━━━━━ Material to process
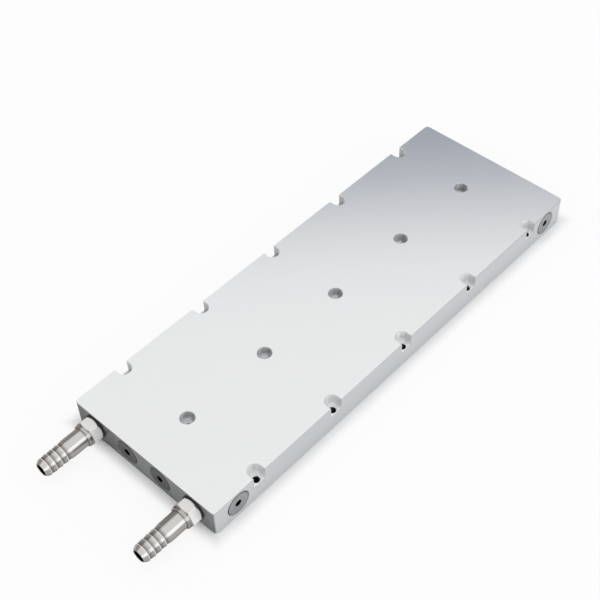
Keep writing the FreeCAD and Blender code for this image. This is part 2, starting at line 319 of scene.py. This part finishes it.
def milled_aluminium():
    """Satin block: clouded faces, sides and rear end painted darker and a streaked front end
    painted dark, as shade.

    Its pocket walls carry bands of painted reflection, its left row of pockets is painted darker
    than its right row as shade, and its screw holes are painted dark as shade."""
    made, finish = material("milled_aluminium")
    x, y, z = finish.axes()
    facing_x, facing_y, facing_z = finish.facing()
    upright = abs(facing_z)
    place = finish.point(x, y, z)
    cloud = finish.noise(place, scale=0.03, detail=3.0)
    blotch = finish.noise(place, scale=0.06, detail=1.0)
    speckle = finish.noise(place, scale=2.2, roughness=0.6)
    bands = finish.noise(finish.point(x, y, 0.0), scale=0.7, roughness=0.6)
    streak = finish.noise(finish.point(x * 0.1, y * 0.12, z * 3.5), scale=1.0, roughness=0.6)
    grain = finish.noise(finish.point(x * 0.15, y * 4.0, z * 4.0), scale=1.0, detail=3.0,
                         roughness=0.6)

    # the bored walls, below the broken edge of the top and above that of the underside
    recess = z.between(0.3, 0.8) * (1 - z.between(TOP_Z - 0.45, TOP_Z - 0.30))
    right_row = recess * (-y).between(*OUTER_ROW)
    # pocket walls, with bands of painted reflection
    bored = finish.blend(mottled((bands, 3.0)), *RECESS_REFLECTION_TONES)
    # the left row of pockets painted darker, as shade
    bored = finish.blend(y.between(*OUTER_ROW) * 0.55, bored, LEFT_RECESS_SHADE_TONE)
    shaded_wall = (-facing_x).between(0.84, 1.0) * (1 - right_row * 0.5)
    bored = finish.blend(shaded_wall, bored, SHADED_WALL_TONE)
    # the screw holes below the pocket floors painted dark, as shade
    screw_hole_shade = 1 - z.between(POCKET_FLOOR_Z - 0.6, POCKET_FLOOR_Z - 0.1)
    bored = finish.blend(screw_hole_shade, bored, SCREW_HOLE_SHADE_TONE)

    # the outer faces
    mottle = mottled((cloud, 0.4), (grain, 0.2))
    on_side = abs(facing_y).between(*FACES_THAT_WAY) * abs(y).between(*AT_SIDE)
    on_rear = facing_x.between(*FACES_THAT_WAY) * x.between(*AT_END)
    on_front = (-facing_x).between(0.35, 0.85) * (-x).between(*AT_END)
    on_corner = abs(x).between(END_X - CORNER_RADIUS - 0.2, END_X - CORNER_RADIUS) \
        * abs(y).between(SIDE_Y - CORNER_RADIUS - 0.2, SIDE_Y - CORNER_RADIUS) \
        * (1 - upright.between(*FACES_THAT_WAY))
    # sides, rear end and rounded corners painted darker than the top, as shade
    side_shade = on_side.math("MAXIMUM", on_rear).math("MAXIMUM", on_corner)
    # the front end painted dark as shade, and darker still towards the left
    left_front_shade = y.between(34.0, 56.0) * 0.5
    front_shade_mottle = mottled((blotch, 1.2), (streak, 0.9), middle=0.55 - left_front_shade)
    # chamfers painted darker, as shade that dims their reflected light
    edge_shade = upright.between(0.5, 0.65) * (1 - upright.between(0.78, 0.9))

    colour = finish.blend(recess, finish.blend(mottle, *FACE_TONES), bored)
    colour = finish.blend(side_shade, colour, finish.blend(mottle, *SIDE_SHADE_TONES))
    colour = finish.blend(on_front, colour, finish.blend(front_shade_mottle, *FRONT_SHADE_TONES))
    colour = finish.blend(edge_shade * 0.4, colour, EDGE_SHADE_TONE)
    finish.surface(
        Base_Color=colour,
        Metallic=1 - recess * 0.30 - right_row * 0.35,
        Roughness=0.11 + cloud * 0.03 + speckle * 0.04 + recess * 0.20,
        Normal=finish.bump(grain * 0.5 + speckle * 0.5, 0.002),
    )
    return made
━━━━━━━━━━
━━━━━ Material to process
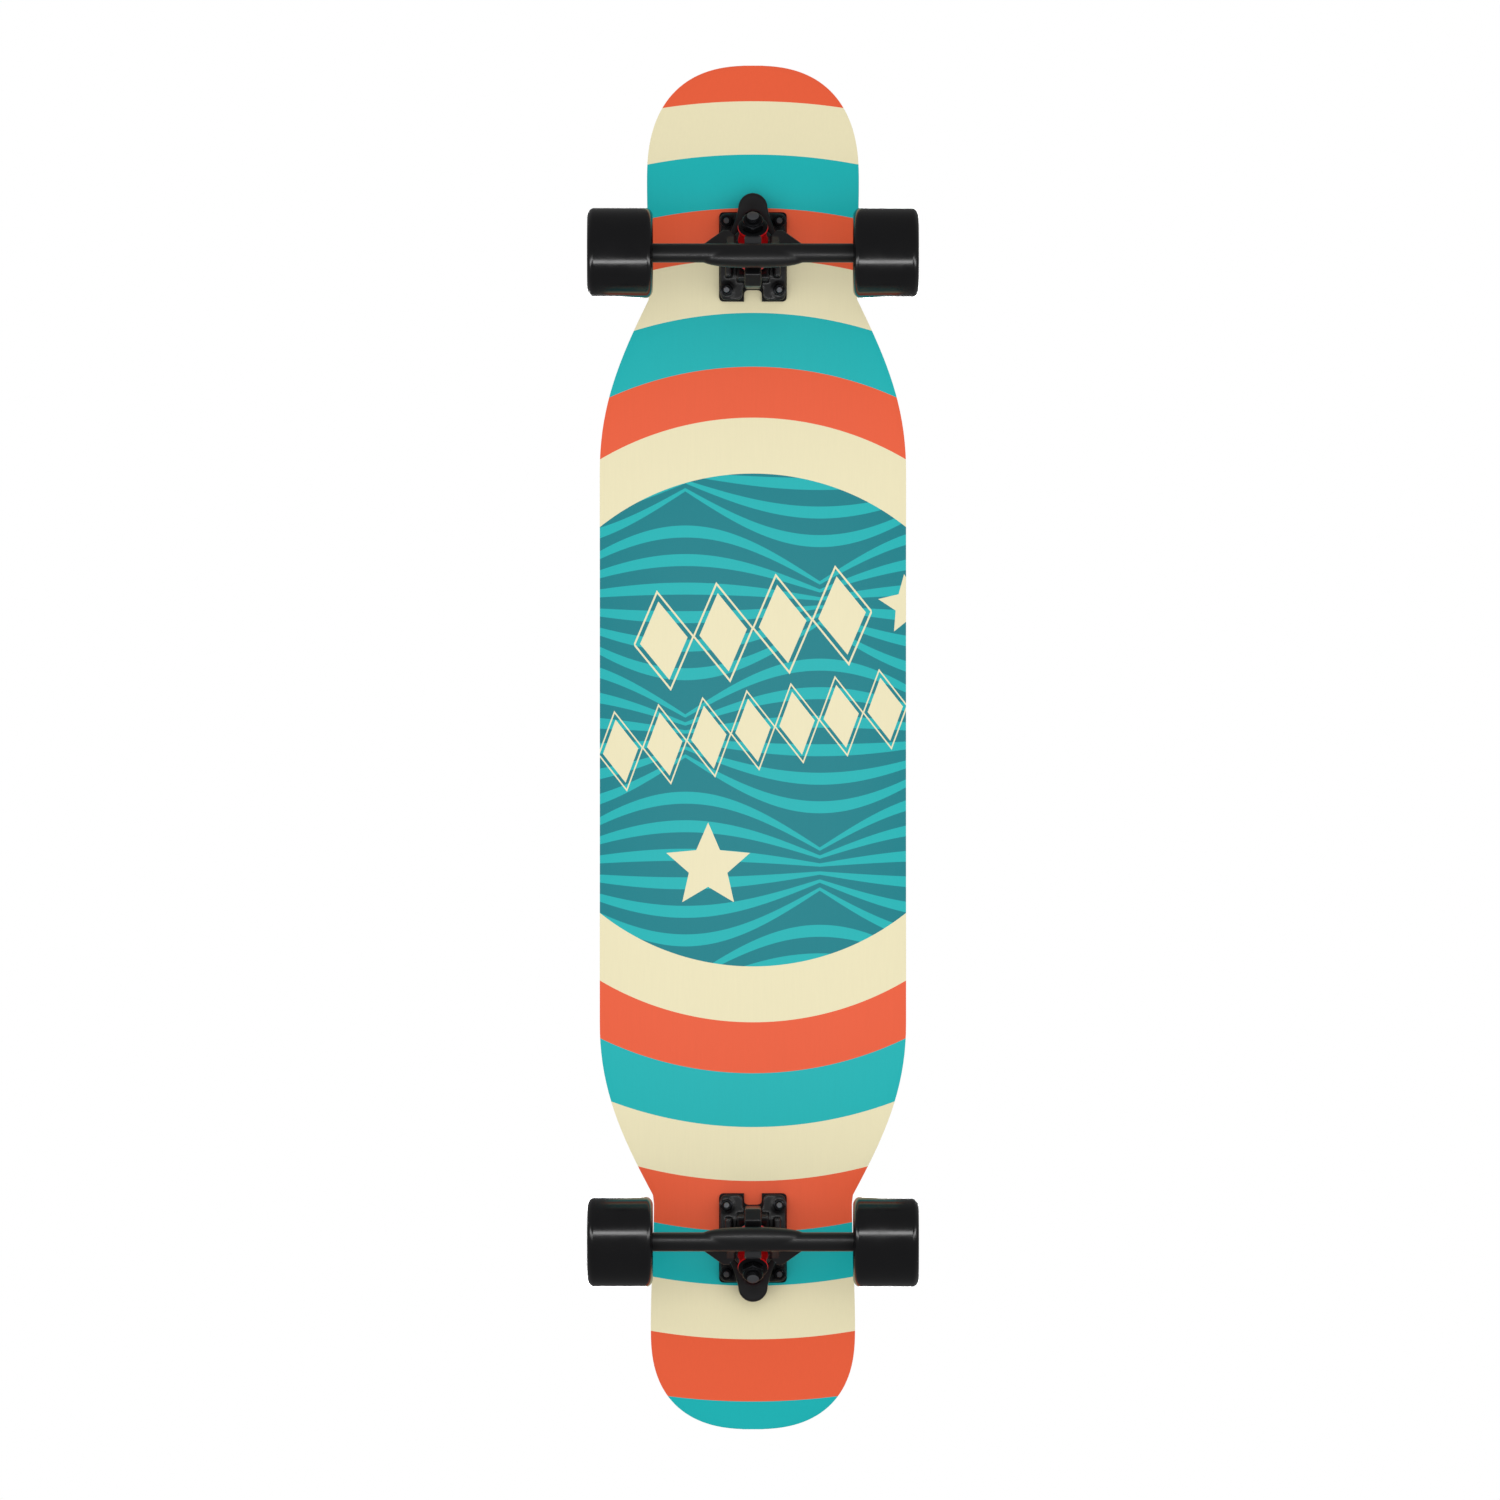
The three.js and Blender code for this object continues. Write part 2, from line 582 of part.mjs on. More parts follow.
━━━━━━━━━━
━━━━━ Material to process
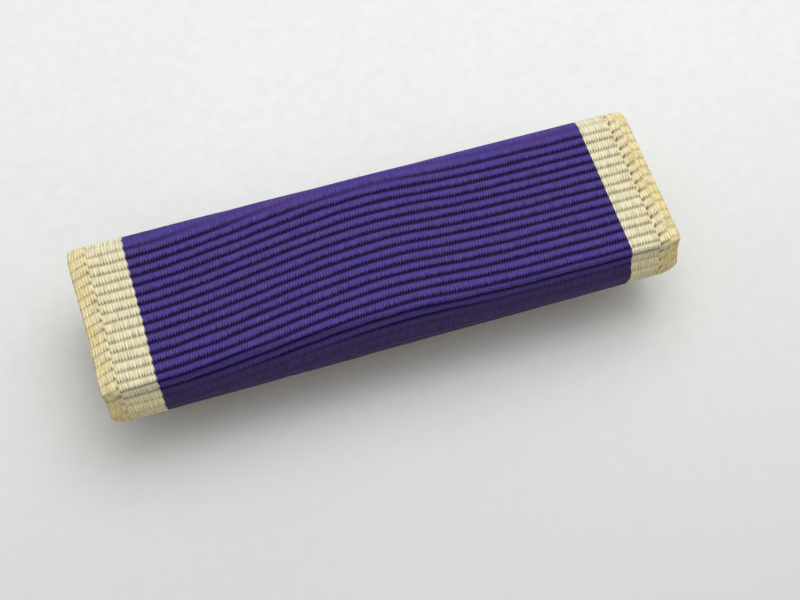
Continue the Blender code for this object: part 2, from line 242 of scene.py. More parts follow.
━━━━━━━━━━
◆ **What the task asks**: Copy every line above that holds the word "from".

◆ **The output**:
The three.js and Blender code for this object continues. Write part 2, from line 582 of part.mjs on. More parts follow.
Continue the Blender code for this object: part 2, from line 242 of scene.py. More parts follow.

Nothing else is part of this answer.